Shadowfall Equinox IV
    [It's Dark and It Looks Like Rain]

        “American Dream (intro)” by Jakatta, off Visions
        “In the Bed” by Bruno Coulais, off Coraline [Soundtrack]
        “Small” by Twine, off Violets
        “Homage” by Jami Sieber, off Hidden Sky
        “Children” by David Darling, off Cello Blue
        “Strada” by Carmen Rizzo, off Looking Through Leaves
        “Leda” by Stellamara, off Star of the Sea
        “A Splash and Thunder” by Jeff Greinke, off Timbral Planes
        “Red Water” by Rapoon, off Cidar
        “The Continuation of Slow Motion” by Ruben Garcia, off Lakeland
        “The Downward Pull of Heaven's Force” by Babble, off The Stone
        “Momentary Truths” by Australis, off The Gates of Reality
        “The Moors” by Tim Story, off Threads
        “Innocence” by Kevin Keller, off The Day I Met Myself
        “Plainsong” by The Cure, off Disintegration
        “The Last Mile” by Smokey Bandits, off Debut
        “Sideways Four” by The Hope Blister, off Sideways
        “The Dawn” by Ēbn-Ōzn, off Feeling Cavalier
        “Laura Palmer's Theme” by Angelo Badalamenti, off Twin Peaks [Soundtrack]
Total:  19 tracks,  76:17

Of course, perhaps the most surprising inclusion here is the decidedly non-ambient track from the Cure, which, being the only song on the volume with any words in it at all, naturally provides our volume title.  “Plainsong” is the closest to ambient that the Cure gets on Disintegration, and, like most of that album, it’s quite gothy while not strictly achieving full goth status.8  But the use of the chimes gives it a shimmering quality that offsets the gloom of the lyrics and makes it quite lovely, and very workable for this mix, in my opinion.

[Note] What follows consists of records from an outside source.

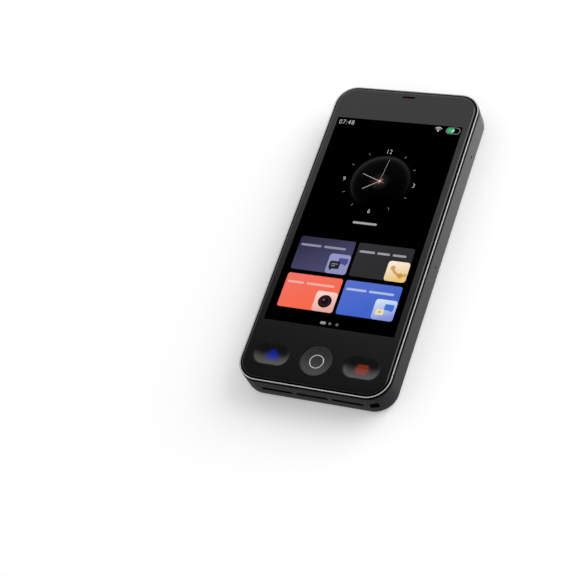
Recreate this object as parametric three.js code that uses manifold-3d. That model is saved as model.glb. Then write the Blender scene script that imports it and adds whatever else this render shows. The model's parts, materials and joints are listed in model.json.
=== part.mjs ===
// Handheld translator: a touch screen, three front keys, a side key and two rear cameras in one metal frame.
// Millimetres. The part lies on its back: +Z comes out of the screen, +Y points to the earpiece end,
// +X is to the right for someone who reads the screen. The origin is the middle of the flat back cover.

import * as THREE from "three";
import { mergeVertices } from "three/addons/utils/BufferGeometryUtils.js";
import Module from "manifold-3d";

// Frame, with its bright edges
const frameWidth = 72.0;
const frameLength = 158.8;
const frameHeight = 15.0;
const cornerRadius = 10.4;
const wallThickness = 2.4;
const backRoundInset = 2.0;
const backRoundHeight = 3.6;
const backRingWidth = 0.65;
const frontChamferInset = 0.4;
const frontChamferDrop = 0.85;
const frontRingWidth = 0.6;
const plateThickness = 1.0;
const glassLedgeWidth = 2.2;
const coverLedgeWidth = 1.6;
const coverLedgeThickness = 1.2;
const ribThickness = 1.2;

// Back cover
const coverThickness = 0.9;
const coverProud = 0.25;
const coverGap = 0.5;
const coverChamfer = 0.25;

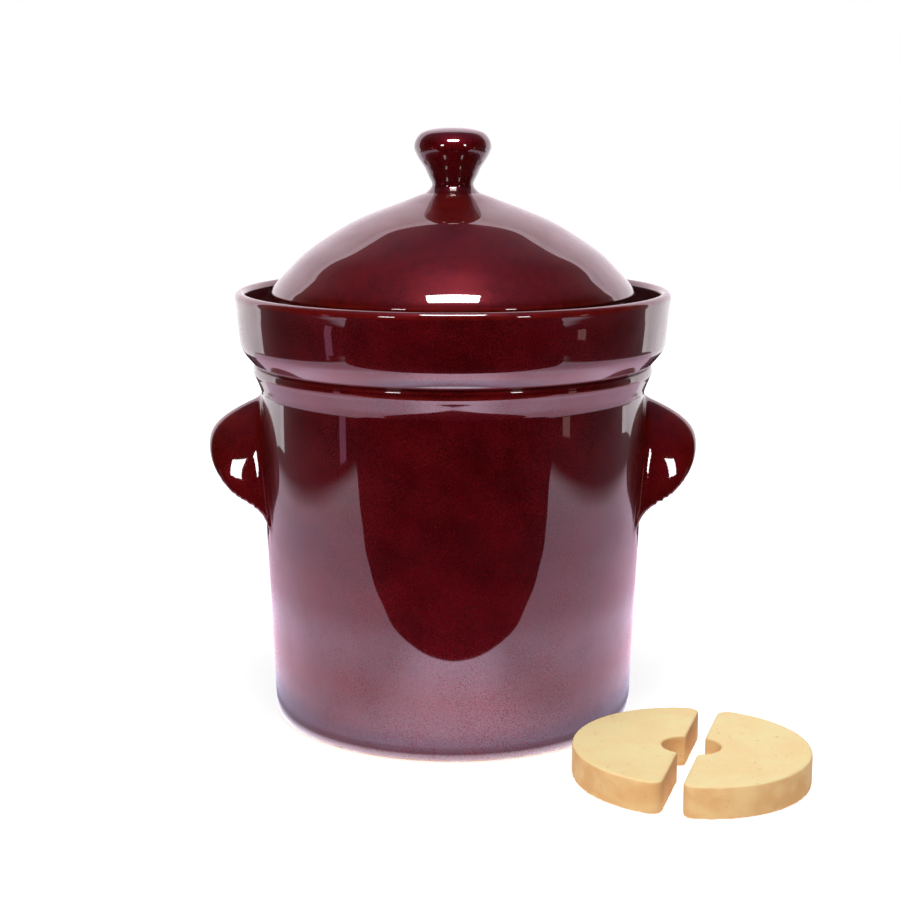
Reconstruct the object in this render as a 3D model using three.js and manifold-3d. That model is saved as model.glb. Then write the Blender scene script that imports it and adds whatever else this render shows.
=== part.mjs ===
// Water-sealed stoneware fermenting crock with its lid and its pair of weight stones.
// Millimetres, +Z up. The origin is on the crock's axis, on the surface that it stands on.
import * as THREE from "three";
import { mergeVertices } from "three/addons/utils/BufferGeometryUtils.js";
import Module from "manifold-3d";

// ---- Driving dimensions ----
const JOINT_GAP = 0.3; // clearance where two clay parts meet

// Vessel: wall, floor, bead and neck
const FOOT_RADIUS = 93;
const FOOT_EDGE_HEIGHT = 9;
const BODY_LOW_RADIUS = 97.5; // just above the foot edge
const BODY_MID_RADIUS = 101;
const BODY_MID_Z = 101;
const BODY_TOP_RADIUS = 102.3;
const WALL = 9.5;
const FLOOR = 11;
const FLOOR_CORNER = 12; // rounding between the wall and the floor, inside
const COVE_Z = 177; // where the wall ends and the bead begins
const BEAD_RADIUS = 107.2; // outermost point of the bead
const BEAD_Z = 187;
const SHOULDER_Z = 191; // top face of the shoulder, which carries the gutter ring
const SHOULDER_RADIUS = 104.6;
const NECK_RADIUS = 82;
const NECK_WALL = 7;
const NECK_TOP = 222;

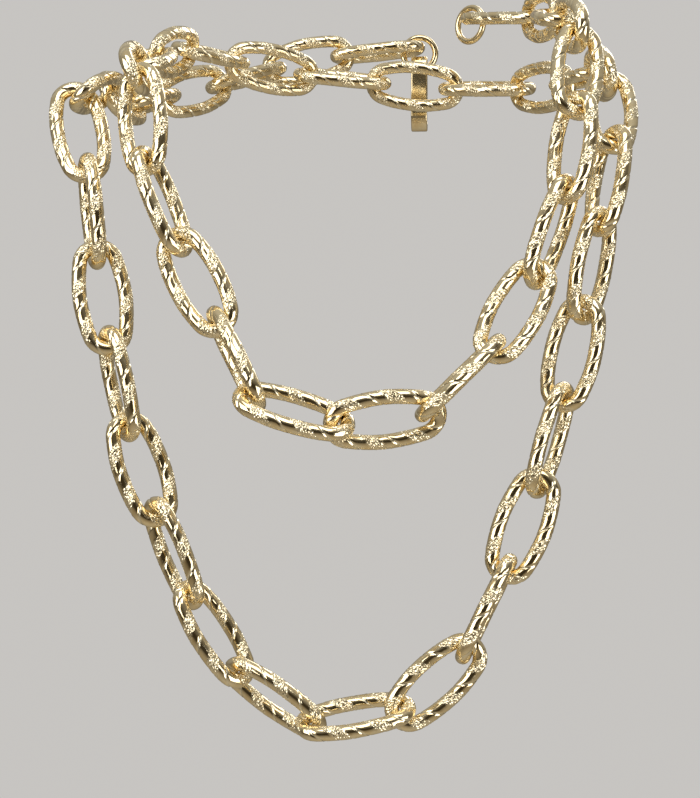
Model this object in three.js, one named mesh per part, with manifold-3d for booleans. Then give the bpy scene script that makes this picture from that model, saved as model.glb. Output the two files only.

Another Magnatune artist, Rapoon is really Brit Robin Storey, who comes to us via :zoviet*france:, who were an early bridge from proto-industrial to ambient.  As Rapoon, Storey is exploring Middle Eastern and Southeast Asian textures with a style often referred to as “ethno-ambient.”  “Red Water” is dark, and minimalist, and you’ll hear just a twinge of exotic lands in its relentless rhythms.  In complete contrast, Ēbn-Ōzn is pure 80s synthpop, and 99% of their output would be freakishly out of place here.  But there’s something about the synth-wash of “The Dawn” which I find irresistable.  They used it as the closer of their only full album, 1984’s Feeling Cavalier.  But I like it better as a bridge, in this case leading up to our closer here, which is the Twin Peaks selection.

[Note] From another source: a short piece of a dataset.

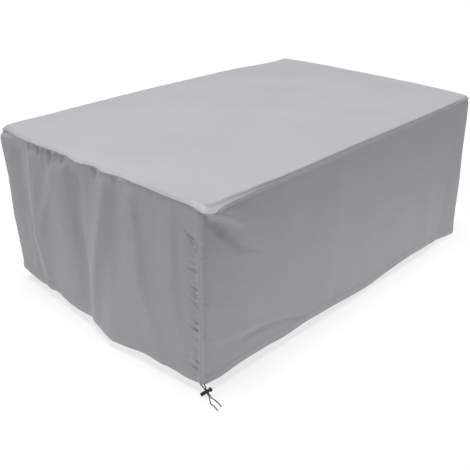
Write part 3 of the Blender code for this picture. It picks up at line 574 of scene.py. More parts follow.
def rim_pleats():
    rows = []
    for q in PLEATS:
        deep = q.deep * (2.6 if q.side == "side_left" else 1.0)
        wide = q.wide * (1.25 if q.side == "side_left" else 1.0)
        rows.append(Crease(q.side, q.s, -0.012, q.s + q.lean * 0.5, -0.012 - q.long * 0.5, q.s + q.lean, -0.012 - q.long,
                           deep, deep * 0.8, 0.0, wide, wide, 0.4))
    return rows


def hem_gathers():
    """Small upright ripples across the hem's stitch line, all round."""
    rows = []
    rng = np.random.default_rng(77)
    for name in ORDER:
        length = side_length(name)
        s = rng.uniform(0.01, 0.03)
        while s < length:
            high = 0.0011 * rng.uniform(0.3, 1.3) * (1 if rng.random() < 0.5 else -1)
            rows.append((name, s, high, rng.uniform(0.006, 0.012), rng.uniform(0.016, 0.036), rng.uniform(-0.008, 0.008)))
            s += rng.uniform(0.014, 0.040)
    return rows


SEAM_PUCKERS = seam_puckers()
RIM_PLEATS = rim_pleats()
HEM_GATHERS = hem_gathers()


def relief(p, t, z, tall):
    """Height of the finer shape: creases, pleats, seam bands, stitch lines, hem and unevenness."""
    p = p % ROUND
    d, up = t * tall, (1 - t) * tall
    total = np.zeros(p.shape)
    for line in CREASES + tuple(RIM_PLEATS) + tuple(SEAM_PUCKERS):
        s = wrapped(p - START[line.side], side_length(line.side) / 2)
        add_line(total, line, s, z, 3 if line in SEAM_PUCKERS else 8)
    total *= smooth(d / 0.012) * 0.8 + 0.2
    total -= rolled(p, d)
    # unevenness: broad, then fine
    calm = np.where((p > START["side_front"] + 0.3) & (p < START["side_right"] - 0.05), 0.55, 1.0)
    total += 0.0016 * calm * waves(p, z, 5, 14, 0.16, 0.42) * smooth(d / 0.06)
    total += 0.00030 * calm * waves(p, z, 6, 26, 0.030, 0.10) * smooth(d / 0.02)
    # the band under the seam of the top, with a stitch line near each edge
    tall_band, out_band = table_round(BANDS, "tall", p), table_round(BANDS, "out", p)
    total += out_band * (1 - smooth((d - tall_band + 0.002) / 0.004))
    plain = plain_seam(p)
    total -= 0.0005 * plain * bell(d - tall_band + 0.0030, 0.0015)
    total -= 0.0010 * plain * bell(d, 0.0022)
    # the upright seams
    for name in ORDER:
        q = wrapped(p - seam_at(CORNER_OF[name], t))
        sewn = smooth((t - 0.11) / 0.05)
        total += 0.0026 * (1 - smooth((np.abs(q) - 0.0060) / 0.0095)) * smooth((d - tall_band) / 0.004)
        total -= (0.0002 + 0.0008 * sewn) * bell(q, 0.0016)
        total += 0.0012 * (1 - sewn) * bell(q - 0.0010, 0.0034)
        total -= 0.0003 * bell(np.abs(q) - 0.0064, 0.0013)
    # the hem
    total += 0.0011 * (1 - smooth((up - HEM_TALL - 0.001) / 0.004))
    total += 0.0016 * np.sin(math.pi * np.clip(up / HEM_TALL, 0, 1)) ** 0.7 * (up < HEM_TALL)
    total -= 0.0011 * bell(up - HEM_TALL + 0.002, 0.0018)
    total -= 0.0016 * bell(up, 0.0030)
    for name, s0, high, wide, long, lean in HEM_GATHERS:
        s = wrapped(p - START[name], side_length(name) / 2)
        x = (s - s0 - lean * (up - HEM_TALL) / long) / wide
        near = np.abs(x) < 3
        total[near] += high * np.exp(-(x[near] ** 2)) * bell(up[near] - HEM_TALL, long * 0.6)
    return total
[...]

And that just leaves our centerpiece.  It opens with another bridge piece, coming off the long (nearly 16 minutes altogether) minimalist trio of Greinke, Rapoon, and Garcia.  This time it’s from Babble, which is what the Thompson Twins morphed into once they actually were down to two people.  Babble isn’t bad, but it isn’t anything to write home about either.  On their debut album The Stone, there’s one good track,9 one interesting track,10 and there’s this: “The Downward Pull of Heaven’s Force,” a minute and forty seconds of slowly building synth noise that starts out like the distant noise of rushing wind and then gradually adds soft notes, like the dawn breaking over craggy mountain peaks.  Which builds beautifully up to Australis.  I can’t remember just how I discovered this great band, who are somewhere between new age and ethno-ambient, but I’m glad I finally did.  In this case, the name doesn’t refer to Australia at all, but rather harkens back to the original Latin meaning (“from the south”), and refers to the fact that this Utah project is spearheaded by Peruvian-born Oscar Aguayo.  There is occasionally some South American influence that you can pick out, but this is not Peruvian-pan-flute-style new age, if that’s what you’re worried about.  Australis has depth, complexity, and their tunes are quite interesting—and “Momentary Truths” is no exception.  We’ll be hearing more from this band, both here and on other mixes.

Next time, we’ll go from a four to a six.


1 Those would be Smokelit Flashback IV, Salsatic Vibrato IV, and Paradoxically Sized World IV, natch.

2 Although not his creepiest, which would have to be Cities in Fog.

3 From Shadowfall Equinox II, that is.

4 That would be the Hearts of Space program “Shadowfall II.”  Refer back to the mix intro for full details.

5 The alter ego of British DJ Dave Lee.

6 Or I suppose it’s probably more accurate to say that mix was made for that album, since Coraline’s “End Credits” is the mix starter.

7 Of the US, I mean, in case any of my readers are not US-based.

8 Okay, maybe “Lullaby” is full-on goth.  Spiderman is having me for dinner indeed.

9 Which I haven’t figured out where to put yet.

10 Which I know where to put, but that mix is a long way from being ready for prime-time.